Data from stablecoin card infrastructure highlights this trend.

Monthly collateral deposits for stablecoin card projects supported by Rain (including Etherfi Cash, Kast, Wallbit, etc.) grew from nearly zero in November 2024 to over $300 million per month by early 2026. While these are collateral supporting consumer transactions rather than direct stablecoin consumption, the trajectory is very striking: stablecoin commercial activity is on the rise.

) Stablecoin circulation speed is accelerating

The turnover frequency of each dollar of stablecoin supply is increasing.

Since early 2024, the circulation speed (the ratio of adjusted monthly transfer volume to circulating supply) has nearly doubled, rising from 2.6 times to 6 times. The increase in circulation speed indicates that demand for stablecoin transactions exceeds new issuance, and the existing supply is working harder.

This is a true sign of a payment network—where the base currency is being actively used, not just held.

Stablecoin transaction volume reflects more payment activity

If we exclude the parts of stablecoin transactions dominated by trading, fund flows, and exchange mechanisms, the total payments between different entities last year are estimated to be between $350 billion and $550 billion.

Based on transaction volume, the enterprise-to-enterprise sector dominates stablecoin payments (not surprising given its scale). But other areas, such as direct consumer-to-consumer payments and transactions with merchants, are also expanding rapidly.

Stablecoin payments are currently concentrated in specific regions

Geographically, stablecoin payment activity is uneven.

Nearly two-thirds of the volume comes from Asia, mainly Singapore, Hong Kong, and Japan.

North America accounts for about a quarter. Europe makes up roughly 13%. Latin America and Africa combined account for a tiny fraction, less than $1 billion.

Not just cross-border payments, but local currencies running on a global track

The development of non-dollar stablecoins is not limited to Europe; it is also emerging in developing markets, driven by different factors.

Brazil is a typical example. The BRLA stablecoin (backed by the Brazilian real) has grown from nearly zero in early 2023 to about $45k per month by early 2026. The adoption has been boosted by access to the PIX instant payment network.

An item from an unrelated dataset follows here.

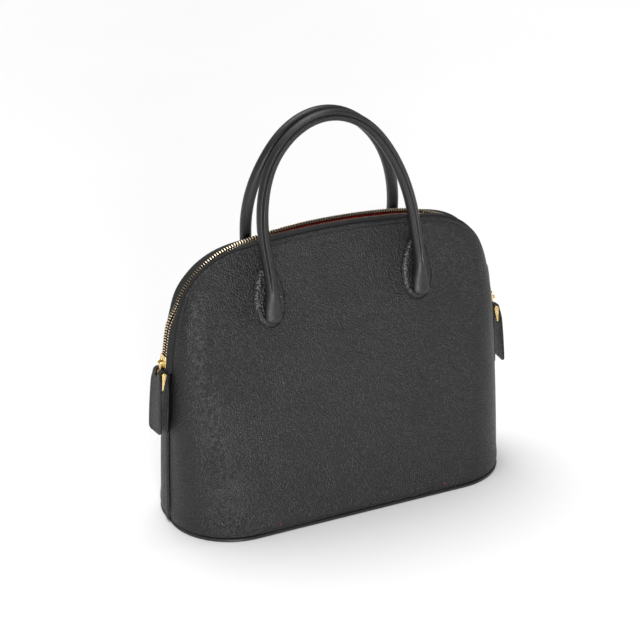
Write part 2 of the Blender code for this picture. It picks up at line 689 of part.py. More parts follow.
def build_tab(side, where, pin_place, hang):
    """Leather tab: a strap folded over the bar, with a slot at the fold that the link comes through."""
    fold = BAR_HALF_THICK + GAP + TAB_THICK / 2
    centre = BAR_TOP_ABOVE_PIN - BAR_HALF_THICK
    slot_low = centre - TAB_SLOT_DROP
    turn = np.linspace(0.0, math.pi, 9)
    path = np.vstack([
        [fold + TAB_OUTER_SPLAY, centre - TAB_DROP],
        [fold + TAB_OUTER_SPLAY * TAB_SLOT_DROP / TAB_DROP, slot_low],
        np.c_[fold * np.cos(turn), centre + fold * np.sin(turn)],
        [-fold + TAB_INNER_SPLAY, centre - TAB_DROP],
    ])
    reach = np.r_[0.0, np.cumsum(np.linalg.norm(np.diff(path, axis=0), axis=1))]
    corner = TAB_CORNER * (1.0 - np.cos(np.linspace(0.0, math.pi / 2, 4)))
    marks = np.r_[corner, reach[1:-1], reach[-1] - corner[::-1]]
    path = np.c_[np.interp(marks, reach, path[:, 0]), np.interp(marks, reach, path[:, 1])]
    into_corner = TAB_CORNER - np.clip(np.minimum(marks, reach[-1] - marks), 0.0, TAB_CORNER)
    half = TAB_WIDTH / 2 - TAB_CORNER + np.sqrt(np.clip(TAB_CORNER ** 2 - into_corner ** 2, 0.0, None))
    slot_half = LINK_WIDTH / 2 + 3 * GAP
    points = [
        pin_place + side * out * X_AXIS + y * Y_AXIS + up * Z_AXIS
        for (out, up), width in zip(path, half) for y in (-width, -slot_half, slot_half, width)
    ]

    def in_slot(row, column):
        (out, up), after = path[row], path[row + 1]
        return column == 1 and up > slot_low - GAP and after[1] > slot_low and out > -fold / 2

    faces = grid_faces(len(path), 4, in_slot)
    if side > 0:
        faces = [tuple(reversed(f)) for f in faces]
    wall(add(f"pull_tab_{where}", points, faces, "black_leather", hang), TAB_THICK, offset=0.0)


def build_pulls():
    """Both sliders with their links, bars, pins and tabs, each hung from the empties on its axes."""
    arc = ARCS[1]
    for side, where in ((-1.0, "left"), (1.0, "right")):
        axis = pivot(f"{where}_slider_axis", (side * arc.centre[0], 0.0, arc.centre[1]))
        bar_place = build_slider(side, where, axis)
        link_axis = pivot(f"{where}_link_axis", bar_place, axis)
        pin_place = build_link(where, bar_place, link_axis)
        tab_axis = pivot(f"{where}_tab_axis", pin_place, link_axis)
        build_bar_and_pin(where, pin_place, tab_axis)
        build_tab(side, where, pin_place, tab_axis)


def leg_place(height, radius):
    """Distance from the middle plane and height of a leg's middle where it lies on its patch."""
    stand = GAP + PATCH_THICK + GAP + radius
    deep = half_depth(HANDLE_HALF_SPAN, height)
    return deep + stand * math.cos(LEAN), height + stand * math.sin(LEAN)


def handle_path(side):
    """Places, headings and crosswise directions along a handle: up one leg, round and down the other.

    The legs are straight and run on into a half ellipse. The handle leans inwards up to the height
    where the two handles all but touch, runs on upright beside the other one from there, and sways
    to the left as a soft handle does.
    """
    axis_y, axis_z = leg_place(HANDLE_AXIS_HEIGHT, HANDLE_RADIUS)
    near = HANDLE_RADIUS + HANDLE_TOP_GAP / 2
    legs = np.linspace(0.0, HANDLE_LEG, 4)[:-1]
    turn = np.linspace(0.0, math.pi, ARCH_STEPS + 1)
    x = np.concatenate([np.full(3, -HANDLE_HALF_SPAN), -HANDLE_HALF_SPAN * np.cos(turn),
                        np.full(3, HANDLE_HALF_SPAN)])
    rise = np.concatenate([legs, HANDLE_LEG + (HANDLE_RISE - HANDLE_LEG) * np.sin(turn), legs[::-1]])
    share = rise / HANDLE_RISE
    x = x - HANDLE_SWAY * share * (SWAY_START - (SWAY_START - 1.0) * share)
    apart = 1.0 - rise / HANDLE_MEET
    apart = (apart + np.sqrt(apart ** 2 + MEET_SOFTNESS ** 2)) / (1.0 + math.sqrt(1.0 + MEET_SOFTNESS ** 2))
    y = -side * (near + (axis_y - near) * apart)
    places = np.stack([x, y, axis_z + rise], axis=1)
    headings = np.gradient(places, axis=0)
    headings[0] = places[1] - places[0]
    headings[-1] = places[-1] - places[-2]
    headings /= np.linalg.norm(headings, axis=1, keepdims=True)
    across = -Y_AXIS + np.sum(headings * Y_AXIS, axis=1, keepdims=True) * headings
    across /= np.linalg.norm(across, axis=1, keepdims=True)
    return places, headings, across


def ball_end_rings(places, headings, across, radius, bore, sides):
    """Rings of a tube whose two ends are cut from the hinge's ball, from the tube's radius to its bore."""
    ball = HANDLE_RADIUS
    turns = np.linspace(math.acos(bore / ball), math.acos(radius / ball), 4)
    first = [ring(places[0] - ball * math.sin(t) * headings[0], headings[0], across[0],
                  ball * math.cos(t), sides) for t in turns]
    middle = [ring(p, h, c, radius, sides) for p, h, c in zip(places[1:-1], headings[1:-1], across[1:-1])]
    last = [ring(places[-1] + ball * math.sin(t) * headings[-1], headings[-1], across[-1],
                 ball * math.cos(t), sides) for t in turns[::-1]]
    return first + middle + last


def build_handles():
    """Rolled handles: a leather tube with a rope core, turning on the tops of their sewn legs."""
    bore = HANDLE_RADIUS - HANDLE_WALL
    for side, where in ((1.0, "front"), (-1.0, "back")):
        places, headings, across = handle_path(side)
        hang = pivot(f"{where}_handle_axis", (0.0, places[0][1], places[0][2]))
        rings = ball_end_rings(places, headings, across, HANDLE_RADIUS, bore, TUBE_SIDES)
        inside = list(zip(places[1:-1], headings[1:-1], across[1:-1]))[::-1]
        rings += [ring(p, h, c, bore, TUBE_SIDES) for p, h, c in inside]
        add(f"{where}_handle", *rings_mesh(rings, loop=True), "handle_leather", hang)
        rings = ball_end_rings(places, headings, across, bore - GAP, 0.0, CORE_SIDES)
        add(f"{where}_handle_core", *rings_mesh(rings), "core_rope", hang)


def build_feet_and_patches():
    """Sewn leg ends and the patches that they lie on, four of each."""
    for side, where in ((1.0, "front"), (-1.0, "back")):
        for hand, end in ((-1.0, "left"), (1.0, "right")):
            build_foot(side, where, hand, end)
            build_patch(side, where, hand, end)


def build_foot(side, where, hand, end):
    """Leg end: a short tube along the patch with a round foot, up to the handle's ball."""
    low_y, low_z = leg_place(FOOT_LOW + FOOT_RADIUS, FOOT_RADIUS)
    axis_y, axis_z = leg_place(HANDLE_AXIS_HEIGHT, HANDLE_RADIUS)
    low = np.array([hand * HANDLE_HALF_SPAN, -side * low_y, low_z])
    axis = np.array([hand * HANDLE_HALF_SPAN, -side * axis_y, axis_z])
    heading = (axis - low) / np.linalg.norm(axis - low)
    top = axis - (HANDLE_RADIUS + GAP) * heading
    across = np.cross(X_AXIS, heading)
    rings = [ring(low - FOOT_RADIUS * math.sin(t) * heading, heading, across,
                  FOOT_RADIUS * math.cos(t), TUBE_SIDES) for t in np.linspace(math.pi / 2, 0.0, 5)]
    rings += [ring(low + (top - low) * share, heading, across,
                   FOOT_RADIUS + (HANDLE_RADIUS - FOOT_RADIUS) * share, TUBE_SIDES) for share in (0.5, 1.0)]
    add(f"handle_foot_{where}_{end}", *rings_mesh(rings), "handle_leather")


def patch_outline(turns):
    """Half widths and heights of the drop-shaped patch: a round foot and a slim, blunt tip."""
    low = PATCH_WIDEST - PATCH_LOW
    high = PATCH_HIGH - PATCH_WIDEST
    across = np.cos(turns)
    rise = np.sin(turns)
    slim = np.where(rise > 0.0, np.abs(across) ** 0.25, 1.0)
    return PATCH_HALF_WIDTH * across * slim, PATCH_WIDEST + np.where(rise > 0.0, high, low) * rise


def build_patch(side, where, hand, end):
    """Patch: a disc of leather lying on the panel's swell."""
    turns = np.linspace(0.0, 2.0 * math.pi, 24, endpoint=False)
    width, height = patch_outline(turns)
    rows = []
    for share in (1.0, 0.5):
        x = hand * HANDLE_HALF_SPAN + width * share
        z = PATCH_WIDEST + (height - PATCH_WIDEST) * share
        rows.append(np.c_[x, -half_depth(x, z), z] + GAP * OUTWARD)
    x, z = hand * HANDLE_HALF_SPAN, PATCH_WIDEST
    hub = np.array([x, -half_depth(x, z), z]) + GAP * OUTWARD
    count = len(turns)
    points = np.vstack([rows[0], rows[1], [hub]])
    faces = [(c, (c + 1) % count, count + (c + 1) % count, count + c) for c in range(count)]
    faces += [(count + c, count + (c + 1) % count, 2 * count) for c in range(count)]
    points, faces = mirrored(points, faces, side)
    wall(add(f"handle_patch_{where}_{end}", points, faces, "black_leather"), PATCH_THICK, offset=1.0)


lining_top = build_base()
build_panels(lining_top)
build_end_strips()
build_tapes()
build_teeth()
build_stops()
build_pulls()
build_handles()
build_feet_and_patches()
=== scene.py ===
import math

import bpy
import numpy as np
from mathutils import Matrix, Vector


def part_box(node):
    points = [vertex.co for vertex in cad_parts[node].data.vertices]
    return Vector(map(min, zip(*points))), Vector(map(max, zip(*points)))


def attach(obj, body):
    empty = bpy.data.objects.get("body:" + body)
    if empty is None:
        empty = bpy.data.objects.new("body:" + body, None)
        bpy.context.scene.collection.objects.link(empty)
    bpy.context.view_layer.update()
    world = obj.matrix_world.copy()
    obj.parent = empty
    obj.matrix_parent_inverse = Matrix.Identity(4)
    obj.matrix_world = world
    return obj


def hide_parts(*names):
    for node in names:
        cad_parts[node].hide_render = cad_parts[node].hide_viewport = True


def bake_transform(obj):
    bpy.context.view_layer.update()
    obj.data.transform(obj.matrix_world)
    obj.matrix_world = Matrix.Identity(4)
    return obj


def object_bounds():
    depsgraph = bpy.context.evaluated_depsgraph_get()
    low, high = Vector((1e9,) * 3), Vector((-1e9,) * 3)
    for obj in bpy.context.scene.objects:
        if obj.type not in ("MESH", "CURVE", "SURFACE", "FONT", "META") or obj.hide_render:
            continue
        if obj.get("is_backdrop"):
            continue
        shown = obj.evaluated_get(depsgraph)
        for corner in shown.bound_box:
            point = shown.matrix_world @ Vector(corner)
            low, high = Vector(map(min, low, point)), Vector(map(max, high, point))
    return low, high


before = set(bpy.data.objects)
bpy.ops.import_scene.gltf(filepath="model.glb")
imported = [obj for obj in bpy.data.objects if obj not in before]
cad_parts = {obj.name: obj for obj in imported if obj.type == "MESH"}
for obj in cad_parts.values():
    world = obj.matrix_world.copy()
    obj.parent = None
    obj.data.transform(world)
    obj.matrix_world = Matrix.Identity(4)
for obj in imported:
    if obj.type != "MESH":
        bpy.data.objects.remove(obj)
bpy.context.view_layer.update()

# A domed handbag of pebbled black leather with two rolled handles, standing with its zip open.
# Metres, +Z up, -Y the front. A place along the bag's outline is its distance from the crown,
# negative to the left. Each section below is one piece of the bag, or a group of like pieces.


# ---------------------------------------------------------------- Outer panels
# Front and back are each one piece of pebbled cowhide with its backing, drawn over the shoulders to
# the zip. The edge there is turned under and sewn down, and the foot is tucked in on the base.

BASE_HALF_WIDTH = 0.165
BASE_HALF_DEPTH = 0.0648
OUTLINE_RADII = np.array([2.36, 0.275, 0.0791, 0.627])
SIDE_TURN, LOWER_SHOULDER_TURN = np.radians([3.66, 8.76])
SEAM_INSET = 0.0021
PANEL_CROWN = 0.0025
ROLL_LEAST = 0.012
ROLL_SHARE = 0.9
ROLL_FROM_SEAM_LEAST = 0.023
LEATHER_THICK = 0.0020
LEATHER_FOOT = 0.0025
PANEL_BUTT = 0.0005
FOOT_SPREAD = 0.085
ZIP_FOOT = 0.1507
SEAM_FROM_ROW = 0.0059
SEAM_CLOSING = 0.013
EDGE_GAP_END = 0.0029
EDGE_GAP_TOP = 0.0052
MOUTH_HALF_WIDTH = 0.133
CROWN_RAISES = {1: 0.0007, -1: -0.0008}
SHOULDER_RAISE, FOOT_RAISE = 0.0037, 0.0006
# Start and length, from the crown, of the stretches where the raised edge changes
CROWN_TO_SHOULDER, SHOULDER_TO_FOOT = (0.080, 0.055), (0.148, 0.035)
PANEL_COLUMNS = 375
NEEDLE_LINE = 0.0037
FOOT_TUCK, FOOT_TUCK_WIDE = 0.0004, 0.0015
FOOT_BULGE, FOOT_BULGE_AT, FOOT_BULGE_WIDE = 0.0007, 0.0105, 0.006
TURNED_EDGE_AT = np.array([0.0, 0.25, 0.6, 1.0, 1.8, 2.6, 3.05, 3.4, 3.7, 4.0, 4.4, 5.2, 6.5, 8.5]) / 1000
TURNED_EDGE_OUT = np.array([-0.6, -0.22, 0.08, 0.22, 0.26, 0.20, 0.02, -0.26, -0.36, -0.26, 0.0, 0.12, 0.06, 0.0])
TURNED_EDGE_OUT = TURNED_EDGE_OUT / 1000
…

Although stablecoins are often described as cross-border tools, the proportion of cross-border activity has actually been declining, not increasing.

Domestic transactions (transfers within the same country/region) have grown from about half of total payments in early 2024 to nearly three-quarters by early 2026. What does this mean? Stablecoins are not only gaining ground as remittance or foreign exchange tools but are also becoming a local payment medium operating on a global infrastructure.

Putting all these factors together, a clear picture emerges—contrary to many expectations: many believed stablecoins would focus entirely on cross-border transactions. Instead, they are becoming increasingly localized.

While the US dollar remains the core anchor currency for most stablecoins, stablecoins are by no means just dollar-pegged. Non-dollar variants, such as euro-backed and Brazilian real-backed local currency stablecoins, are gaining popularity.

Although P2P (C2C) stablecoin transfers vastly outnumber other payment flows in volume, more and more use cases are shifting toward everyday consumption (C2B).

Quarterly data continues to provide evidence that stablecoins are evolving into a universal payment infrastructure. They are designed to be global but are increasingly becoming local in practice.

It is still early days. But the shape of this system is gradually becoming clearer.